The committee assigned to tackle security thought that Sieber’s notes of caution would create a security environment that was not in line with how they envisioned the Games. In the end, they ignored the prediction. With Seiber’s forecast, the only inaccurate detail was that there were only eight terrorists instead of twelve. The terrorists got into the building pretty quickly, as the security was lax. The authorities tried to rescue the hostages, but they all died during the rescue operation.
To save face, Sieber was removed from his advisory position as they began working to hide evidence of their mistake, which was not listening to his warning.
Abraham Lincoln was shot dead on April 14, 1865, in a theatre in Washington DC. But before this tragedy happened, Charles Colchester, a British clairvoyant and a close friend of the first lady, told the president of the dangers in the early months of 1865. However, Lincoln was skeptical about his “abilities” and did not pay much attention to Colchester’s warning until it was too late. Lincoln was killed by actor Wilkes Booth while watching a play in a private box of Ford’s Theatre.

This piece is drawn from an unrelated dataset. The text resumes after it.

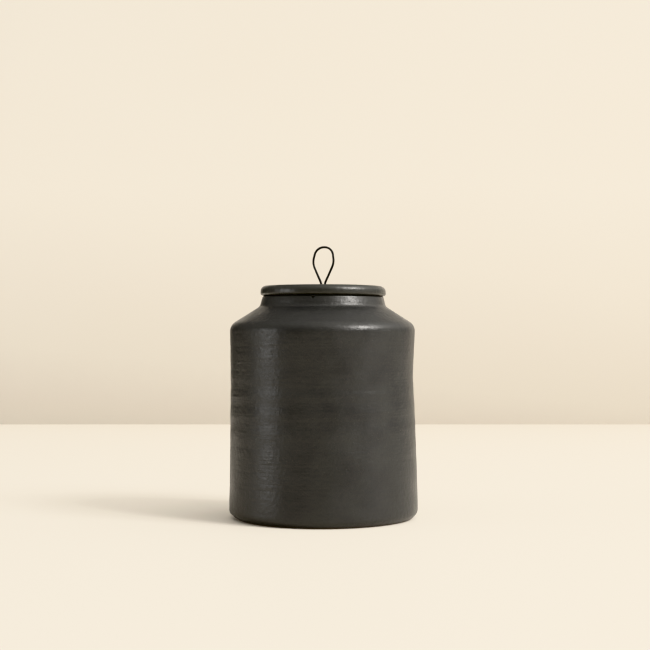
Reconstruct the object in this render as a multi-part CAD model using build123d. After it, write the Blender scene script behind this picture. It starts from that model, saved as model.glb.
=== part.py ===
from build123d import *
import os

# Empty candle jar: a wheel-thrown stoneware jar with a flat lid and a bent-wire loop to lift it by.
# Millimetres, +Z up. The origin is where the jar's axis meets the surface that it stands on.

# Jar, outside
body_diameter = 102.2  # across the flare just above the foot, the widest place
waist_inset = 1.95  # the waist, the narrowest place, stands in from the flare on the radius
shoulder_inset = 1.2  # the wall's upper corner, likewise
jar_height = 119.4  # foot to the top of the rim
neck_height = 5.7  # rim above the corner where the neck meets the cone
cone_rise = 10.1  # the cone, from the wall's corner up to the neck's corner
waist_drop = 27.6  # the waist, below the wall's upper corner
foot_flare_height = 9.5  # the wall's widest place, above the surface
foot_bevel_height = 3.2
foot_bevel_width = 2.6
neck_flare = 1.5  # the neck is this much wider at its base than at the rim, on the radius

# Jar, inside and underneath
wall = 5.0
floor_thickness = 6.0
mouth_diameter = 56.0
rim_thickness = 4.5
foot_ring_width = 5.5
foot_recess = 1.8

# Lid
lid_overhang = 1.4  # past the rim, on the radius
lid_thickness = 5.5
flange_depth = 6.5  # the locating ring that hangs inside the mouth
flange_thickness = 3.6
flange_clearance = 1.0  # on the radius, as loose as a thrown lid is

# Wire loop
wire_diameter = 1.3
leg_gap = 0.55  # between the two legs, in the lid's hole
loop_width = 11.5  # between the wire's centrelines
loop_height = 20.8  # the lid's top to the centreline of the crown
bow_drop = 8.6  # the widest place, below the crown
crown_taper = 1.45  # the crown's corners stand in from the widest place, on each side
leg_rise = 1.9  # straight legs above the lid, before they spread
tail_length = 8.0
hole_clearance = 0.3  # round the pair of legs, on the radius
tail_clearance = 0.45  # between the tails and the lid's underside

# Roundings
rim_rounding = 1.1
neck_rounding = 2.6
shoulder_rounding = 7.0
waist_rounding = 400.0
flare_rounding = 60.0
foot_rounding = 1.6
inside_rounding = 6.0
floor_rounding = 9.0
foot_ring_rounding = 0.8
lid_top_rounding = 2.7
lid_edge_rounding = 2.2
flange_rounding = 0.8
hole_rounding = 0.5
tail_bend = 1.3
leg_bend = 8.0
bow_bend = 9.0
crown_bend = 4.5

# Places that follow from the sizes
foot_radius = body_diameter / 2
waist_radius = foot_radius - waist_inset
shoulder_radius = foot_radius - shoulder_inset
mouth_radius = mouth_diameter / 2
rim_radius = mouth_radius + rim_thickness
neck_radius = rim_radius + neck_flare
neck_z = jar_height - neck_height
shoulder_z = neck_z - cone_rise
waist_z = shoulder_z - waist_drop
standing_radius = foot_radius - foot_bevel_width
lid_radius = rim_radius + lid_overhang
lid_top = jar_height + lid_thickness
flange_radius = mouth_radius - flange_clearance
leg_x = (wire_diameter + leg_gap) / 2
hole_radius = leg_x + wire_diameter / 2 + hole_clearance


def turned(*corners):
    """A solid of revolution about Z, from its section's corners as (radius, height, rounding)."""
    points = [(radius, height) for radius, height, _ in corners]
    roundings = [rounding for _, _, rounding in corners]
    outline = FilletPolyline(*points, radius=roundings, close=True)
    return revolve(make_face(Plane.XZ * outline), Axis.Z)


def make_jar_body():
    """The thrown pot: a foot ring, a wall with a slight waist, a cone and a short neck."""
    ring_inner_radius = standing_radius - foot_ring_width
    floor_top = foot_recess + floor_thickness
    # The cone's inside runs parallel to its outside, one wall thickness in.
    cone_width = shoulder_radius - neck_radius
    cone_length = (cone_width**2 + cone_rise**2) ** 0.5
    inner_shoulder_radius = shoulder_radius - wall
    inner_shoulder_z = shoulder_z - wall * (cone_length - cone_rise) / cone_width
    throat_z = inner_shoulder_z + (inner_shoulder_radius - mouth_radius) * cone_rise / cone_width
    return turned(
        (0, foot_recess, 0),
        (ring_inner_radius, foot_recess, foot_ring_rounding),
        (ring_inner_radius, 0, foot_ring_rounding),
        (standing_radius, 0, foot_rounding),
        (foot_radius, foot_bevel_height, foot_rounding),
        (foot_radius, foot_flare_height, flare_rounding),
        (waist_radius, waist_z, waist_rounding),
        (shoulder_radius, shoulder_z, shoulder_rounding),
        (neck_radius, neck_z, neck_rounding),
        (rim_radius, jar_height, rim_rounding),
        (mouth_radius, jar_height, rim_rounding),
        (mouth_radius, throat_z, neck_rounding),
        (inner_shoulder_radius, inner_shoulder_z, inside_rounding),
        (waist_radius - wall, waist_z, waist_rounding),
        (foot_radius - wall, floor_top, floor_rounding),
        (0, floor_top, 0),
    )


def make_lid():
    """A flat disc with a bull-nosed edge, a locating ring below and a hole for the wire."""
    flange_inner_radius = flange_radius - flange_thickness
    flange_bottom = jar_height - flange_depth
    return turned(
        (hole_radius, jar_height, hole_rounding),
        (flange_inner_radius, jar_height, flange_rounding),
        (flange_inner_radius, flange_bottom, flange_rounding),
        (flange_radius, flange_bottom, flange_rounding),
        (flange_radius, jar_height, flange_rounding),
        (lid_radius, jar_height, lid_edge_rounding),
        (lid_radius, lid_top, lid_top_rounding),
        (hole_radius, lid_top, hole_rounding),
    )


def make_wire_loop():
    """One bent wire: tail, leg through the lid, teardrop bow, second leg and second tail."""
    tail_z = jar_height - tail_clearance - wire_diameter / 2
    crown_z = lid_top + loop_height
    bow_x = loop_width / 2
    tail_end_x = leg_x + tail_length
    corners = [
        (leg_x, tail_z, tail_bend),
        (leg_x, lid_top + leg_rise, leg_bend),
        (bow_x, crown_z - bow_drop, bow_bend),
        (bow_x - crown_taper, crown_z, crown_bend),
    ]
    right_side = [(x, z) for x, z, _ in corners]
    left_side = [(-x, z) for x, z in reversed(right_side)]
    bends = [bend for _, _, bend in corners]
    points = [(tail_end_x, tail_z), *right_side, *left_side, (-tail_end_x, tail_z)]
    centreline = Plane.XZ * FilletPolyline(*points, radius=bends + bends[::-1])
    section = Plane(centreline @ 0, z_dir=centreline % 0) * Circle(wire_diameter / 2)
    return sweep(section, path=centreline)


nodes = {
    "jar_body": make_jar_body(),
    "lid": make_lid(),
    "wire_loop": make_wire_loop(),
}

os.makedirs("parts", exist_ok=True)
for name, shape in nodes.items():
    export_step(shape, f"parts/{name}.step")
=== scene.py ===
import math

import bmesh
import bpy
import numpy as np
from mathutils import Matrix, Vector


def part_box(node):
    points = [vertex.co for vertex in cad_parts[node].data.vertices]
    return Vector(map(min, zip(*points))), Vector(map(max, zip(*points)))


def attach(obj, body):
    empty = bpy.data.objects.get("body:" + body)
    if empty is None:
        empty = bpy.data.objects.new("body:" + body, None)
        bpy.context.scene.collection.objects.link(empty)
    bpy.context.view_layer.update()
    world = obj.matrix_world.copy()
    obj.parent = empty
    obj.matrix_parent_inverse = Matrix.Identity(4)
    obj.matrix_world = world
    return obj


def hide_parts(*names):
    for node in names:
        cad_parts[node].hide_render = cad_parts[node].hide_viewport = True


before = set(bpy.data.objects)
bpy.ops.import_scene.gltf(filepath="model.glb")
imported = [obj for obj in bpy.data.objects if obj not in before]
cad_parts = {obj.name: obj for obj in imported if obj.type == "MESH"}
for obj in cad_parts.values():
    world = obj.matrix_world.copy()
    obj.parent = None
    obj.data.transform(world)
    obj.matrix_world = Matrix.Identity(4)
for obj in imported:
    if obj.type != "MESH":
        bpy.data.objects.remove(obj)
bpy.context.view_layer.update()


# ---------------------------------------------------------------------------------------------
# Table, wall, windows and camera
# A cream table against a cream plastered board, lit by a large warm window high on the right and
# a small white one low on the left. The camera stands level, about as high as the jar's shoulder.
# ---------------------------------------------------------------------------------------------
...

What was intriguing about Colchester’s position was that he was also friends with Lincoln’s killer, so there were speculations that he was not a clairvoyant but a guy with some inside information that he decided to use to warn the president of the plotted assassination.
Weeks before the murder, Booth stayed at the National Hotel, just six blocks from Ford’s Theatre. During those times, he shared his plans to kill the president with his close friends, although it was unclear if Colchester was one of those.
Colchester fled Washington after the president’s inner circle started confronting him, and he died in Iowa after a few years.
Nothing could be on par with the impact this warning has on human history. If people had listened to this person, we could’ve avoided the gut-wrenching World War II.
French officer Ferdinand Foch was the one who assumed command of the Allied forces beginning in March 1918 and witnessed the hard-fought final victory over the Central Powers. The major powers of Europe were no doubt exhausted after four years of relentless fighting, and restoring peace was tough. After the Germans signed the strict terms of the treaty, Foch believed that their approach did not go far enough to eliminate the German threat entirely. He also believed the Germans would soon recover and threaten France again. Foch famously predicts:
“This is not peace. It is an armistice for twenty years.”
And he was right. Germany invaded Poland almost two decades later.